I will say no more, because it's simply too good for spoilers. “Knives Out” is a deliciously suspenseful and funny tale of murder, greed, and family dysfunction, helped along by a top-notch cast that includes Don Johnson, Toni Collette, Chris Evans, and Jamie Lee Curtis. If it sometimes seems just a bit too Agatha Christie, just a bit like a game of “Clue,” it's because this is a classic mystery in the old tradition, where all the necessary clues are presented along the way. An astute viewer could figure out the mystery, although I'll admit that I only predicted parts of it.


The cast chew the scenery with gusto, then spit out hilarious lines like watermelon seeds. I particularly enjoyed this exchange between Ransom the bratty grandson (Chris Evans) and Benoit Blanc, who talks in an admittedly-dodgy southern accent:


Ransom: You think I'm not going to fight to protect my own, our birthright, our ancestral home...

Blanc: [laughing] That is hooey! Harlan bought this place in the 80's from a Pakistani real estate millionaire... .

Ransom: Oh shut up!

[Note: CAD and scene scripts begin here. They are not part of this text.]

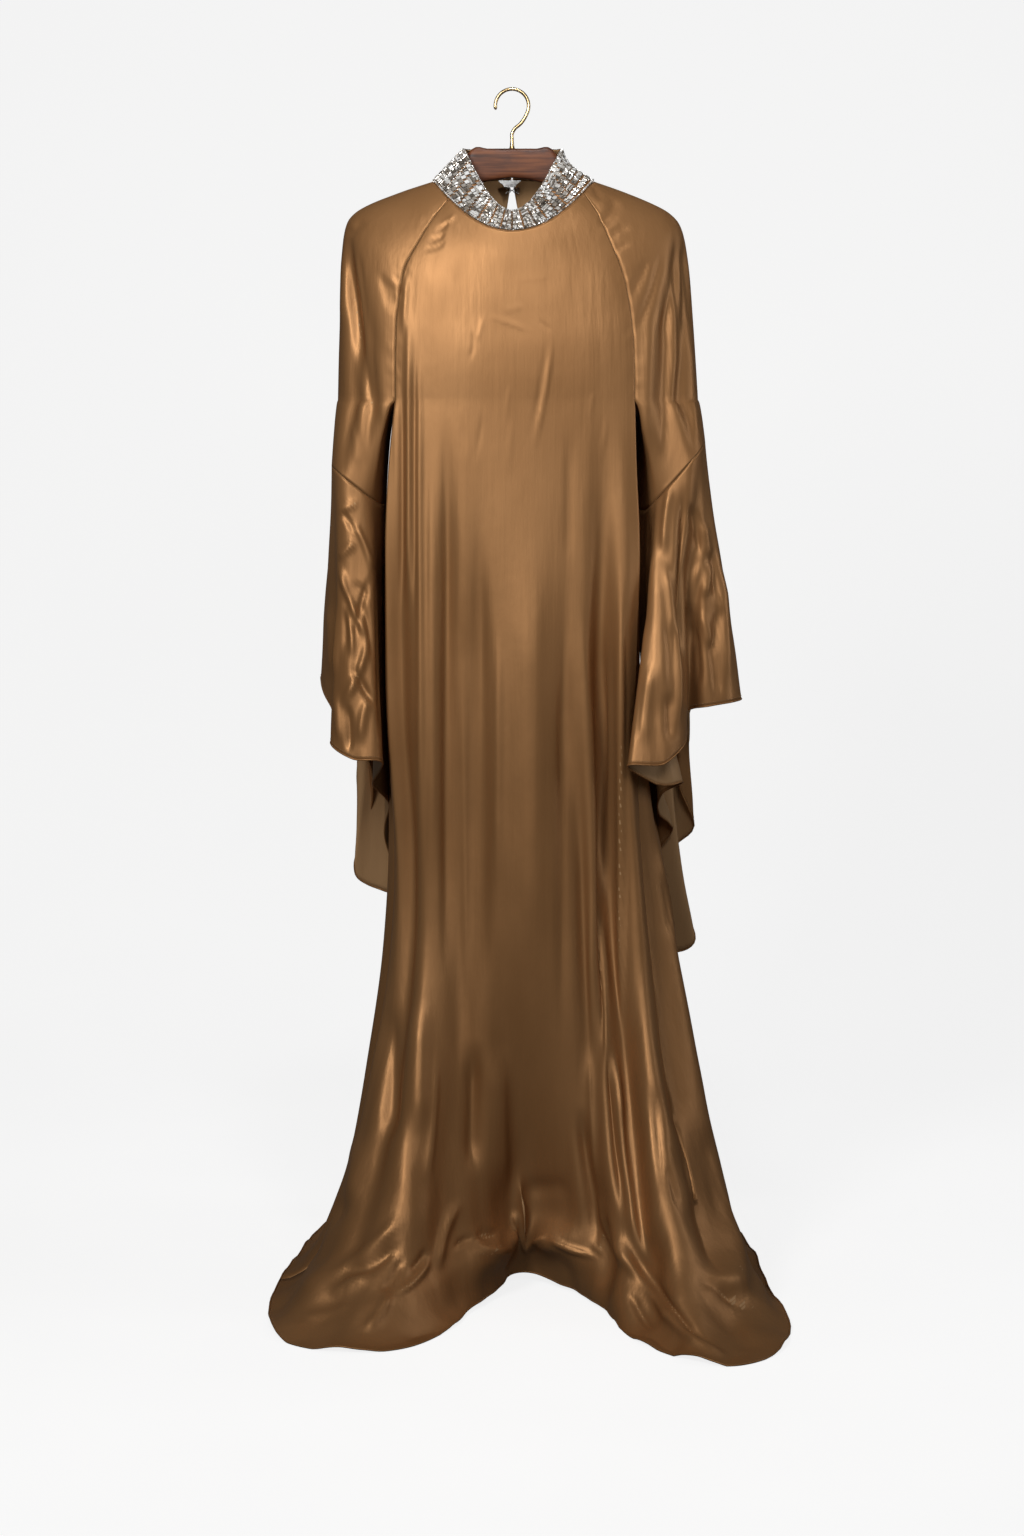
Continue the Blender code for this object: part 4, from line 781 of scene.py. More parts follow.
# Creases of the hidden sides, by x and height on the cloth itself and in metres: from one end (x1, h1)
# to the other (x2, h2), then bend, width, depth and lean.
BACK_CREASES = [
    # Across the shoulders and beside the keyhole
    (-0.060, 1.330, -0.110, 1.285, 0.003, 0.0040, -0.0017, 0.0),
    (0.055, 1.335, 0.108, 1.280, -0.004, 0.0040, -0.0020, 0.2),
    (-0.020, 1.300, -0.034, 1.235, 0.002, 0.0030, 0.0014, 0.0),
    (0.024, 1.290, 0.040, 1.205, -0.003, 0.0035, 0.0017, 0.0),
    (-0.006, 1.255, -0.012, 1.160, 0.001, 0.0045, 0.0025, 0.0),
    (0.010, 1.252, 0.020, 1.130, 0.002, 0.0040, -0.0020, 0.0),
    # Down the back
    (-0.120, 1.240, -0.128, 0.720, 0.004, 0.0065, -0.0048, 0.2),
    (-0.096, 1.160, -0.102, 0.560, -0.003, 0.0085, 0.0045, 0.0),
    (-0.058, 1.080, -0.066, 0.500, 0.003, 0.0080, -0.0042, -0.2),
    (-0.022, 1.120, -0.020, 0.420, -0.004, 0.0110, 0.0039, 0.0),
    (0.022, 1.060, 0.030, 0.480, 0.002, 0.0075, -0.0045, 0.0),
    (0.066, 1.140, 0.074, 0.450, 0.005, 0.0100, 0.0042, 0.2),
    (0.104, 1.190, 0.112, 0.620, -0.003, 0.0070, -0.0050, 0.0),
    (0.130, 1.220, 0.136, 0.760, 0.002, 0.0060, 0.0034, 0.0),
    # Down the skirt
    (-0.160, 0.560, -0.200, 0.120, 0.010, 0.0120, -0.0070, 0.0),
    (-0.120, 0.520, -0.150, 0.090, -0.006, 0.0100, 0.0059, 0.2),
    (-0.070, 0.480, -0.090, 0.070, 0.006, 0.0110, -0.0067, 0.0),
    (-0.010, 0.500, -0.020, 0.110, -0.008, 0.0140, 0.0056, 0.0),
    (0.050, 0.540, 0.064, 0.080, 0.006, 0.0100, -0.0070, -0.2),
    (0.110, 0.500, 0.140, 0.100, -0.008, 0.0120, 0.0062, 0.0),
    (0.160, 0.520, 0.210, 0.080, 0.008, 0.0100, -0.0064, 0.0),
    # Where the back meets the floor
    (-0.190, 0.060, -0.120, 0.040, 0.006, 0.0070, 0.0048, 0.0),
    (-0.090, 0.050, -0.020, 0.066, -0.006, 0.0080, -0.0050, 0.0),
    (0.010, 0.058, 0.070, 0.040, 0.005, 0.0065, 0.0056, 0.2),
    (0.090, 0.046, 0.170, 0.060, -0.007, 0.0080, -0.0045, 0.0),
    (0.180, 0.070, 0.250, 0.048, 0.005, 0.0070, 0.0050, 0.0),
    # Backs of the sleeves
    (-0.188, 1.310, -0.176, 1.080, 0.004, 0.0060, -0.0059, 0.2),
    (-0.206, 1.300, -0.206, 1.120, -0.002, 0.0050, 0.0034, 0.0),
    (-0.166, 1.240, -0.172, 1.050, 0.003, 0.0055, 0.0036, 0.0),
    (0.192, 1.315, 0.182, 1.070, -0.004, 0.0060, -0.0062, 0.2),
    (0.212, 1.290, 0.214, 1.100, 0.002, 0.0050, 0.0031, 0.0),
    (0.170, 1.230, 0.176, 1.060, -0.003, 0.0055, -0.0036, 0.0),
    # Backs of the flounces
    (-0.214, 1.010, -0.206, 0.780, 0.004, 0.0060, 0.0048, 0.0),
    (-0.192, 0.990, -0.188, 0.700, -0.004, 0.0070, -0.0056, 0.0),
    (-0.178, 0.900, -0.186, 0.640, 0.003, 0.0060, 0.0042, 0.0),
    (0.218, 1.020, 0.226, 0.780, -0.004, 0.0070, -0.0053, 0.0),
    (0.196, 0.980, 0.204, 0.660, 0.005, 0.0065, 0.0050, 0.0),
    (0.182, 0.880, 0.206, 0.560, -0.004, 0.0060, -0.0048, 0.0),
]


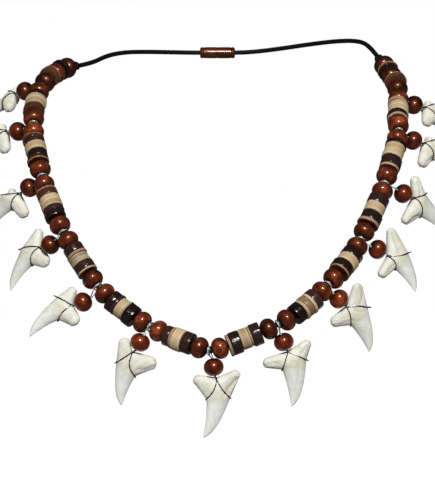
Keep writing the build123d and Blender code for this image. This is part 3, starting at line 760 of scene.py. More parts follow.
@dataclass(frozen=True)
class ToothSurface:
    """A cleaned shark tooth: a matt, mottled root and a smooth, glossy crown of enamel, with painted shade at
    its edges and in its grooves.
    """

    name: str = "shark_tooth"
    bone: Stops = ((0.28, (0.60, 0.59, 0.47)), (0.5, (0.74, 0.73, 0.62)), (0.72, (0.86, 0.855, 0.77)))
    enamel: Stops = ((0.3, (0.68, 0.70, 0.60)), (0.5, (0.82, 0.83, 0.765)), (0.68, (0.92, 0.925, 0.885)))
    pink: Triple = (0.80, 0.66, 0.53)
    warm: Triple = (0.76, 0.67, 0.47)
    # Painted shade: the grey-green that the tooth's edges are tinted towards
    edge_shade: Triple = (0.45, 0.47, 0.40)
    crack: Triple = (0.36, 0.30, 0.22)
    # Painted shade: the darker olive that the grooves and dishes on the front are tinted towards
    dirt: Triple = (0.42, 0.39, 0.27)

    def make(self) -> bpy.types.Material:
        """Makes the material. It reads the mesh's place, crown, neck, edge and groove.

        Returns:
            The material.
        """
        n = Nodes(bpy.data.materials.new(self.name))
        crown = n.kept("crown").between(-1.3, 1.1)
        place = n.kept_place("place", (1.0, 1.0, 1.0))
        clouds = n.noise(place, 0.34, 4, 0.55)
        blotches = n.noise(place, 0.62, 3, 0.5, 0.5)
        grain = n.noise(place, 3.4, 4, 0.65)
        root = n.ramp(clouds * 0.75 + grain * 0.25, self.bone)
        pinked = n.blend(blotches.between(0.54, 0.68) * 0.26, root, self.pink)
        warm_root = n.blend(n.kept("neck") * (blotches * 0.8 + 0.1), pinked, self.warm)
        streaks = n.noise(n.kept_place("place", (1.0, 1.0, 0.14)), 1.1, 4, 0.5)
        body = n.blend(crown, warm_root, n.ramp(streaks * 0.5 + clouds * 0.5, self.enamel))
        # Painted shade towards the outline
        edge_shaded = n.blend(n.kept("edge").between(0.30, 0.0) * 0.15, body, self.edge_shade)
        cracks = n.spots(n.kept_place("place", (1.0, 1.0, 0.4)), 0.9).between(0.06, 0.02) * (1 - crown)
        cracked = n.blend(cracks * 0.25, edge_shaded, self.crack)
        return n.finish(
            # The groove value paints shade into the front's grooves and dishes
            Base_Color=n.blend(n.kept("groove") * 0.45, cracked, self.dirt),
            Roughness=crown * -0.34 + 0.56 + grain * 0.12,
            Coat_Weight=crown * 0.4,
            Coat_Roughness=0.12,
            Normal=n.bump((1 - crown) * (grain * 0.35 + blotches * 0.7) + crown * streaks * 0.3, 0.00012),
        )


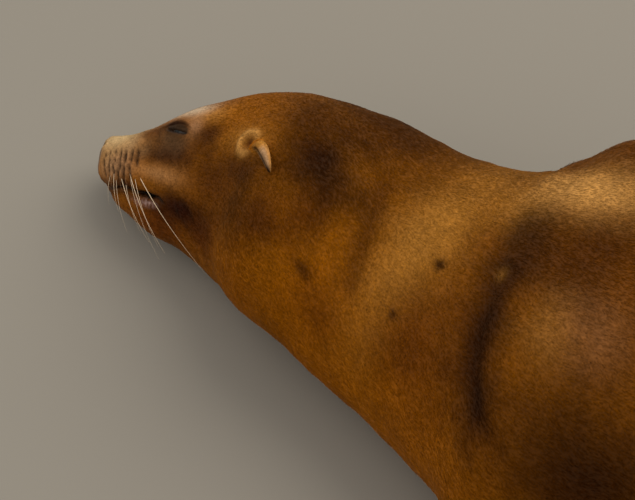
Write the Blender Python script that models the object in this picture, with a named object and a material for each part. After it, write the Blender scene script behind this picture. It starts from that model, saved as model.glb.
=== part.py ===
"""A sleeping California sea lion as a still, life-size model.

It lies on its belly with the neck stretched out and the head rolled onto its right cheek. The body is
one lofted form: upright sections stand along a spine, and each is cut off flat where it meets the floor.
The form is parted into head, neck, chest, belly, hindquarters and tail, and the flippers, ears, eyes and
claws are fitted to it. The head points along -X, the animal's left is -Y and the floor is Z = 0.
"""

import math

import bmesh
import bpy
import numpy as np
from mathutils import Matrix, Vector

# Driving dimensions, in metres and degrees.
GAP = 0.0004  # between any two solids that meet
SEGMENTS = 40  # points round a section of the body
TAIL_TIP = 1.665  # nose to tail tip, along the spine
NOSE_CAP = 0.013  # length over which the muzzle closes to the nose
TAIL_CAP = 0.030
EYE_RADIUS = 0.0180
EYE_INSET = 0.0198  # from the lids' outer face to the eye's centre
EYE_SLIT = (0.026, 0.0032, 0.010)  # length, opening and depth of the cut between the lids

# Colours of the sub-parts, linear.
GOLDEN_BROWN = (0.150, 0.058, 0.012, 1.0)
DARK_SKIN = (0.030, 0.016, 0.010, 1.0)
EYE_BLACK = (0.008, 0.007, 0.006, 1.0)
HORN = (0.060, 0.045, 0.035, 1.0)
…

Shut up! Shut up with that Kentucky-fried, Foghorn Leghorn drawl!


The film is also a not-so-subtle political allegory, as it contrasts Marta, the hard-working daughter of immigrants, with Harlan's feckless heirs. They pretend to consider Marta “part of the family,” but they really think of her as the Help. Meanwhile, each of them thinks they are entitled by birth to the wealth Harlan created.


“Knives Out” did not get nearly as many award nominations as I think it deserves; it's too much fun to watch to be traditional awards-bait. No matter. It's streaming on Amazon now, and for my money it's one of the best films of 2019. Put on your deerstalker hat, light up your pipe, and click Play. The game's afoot!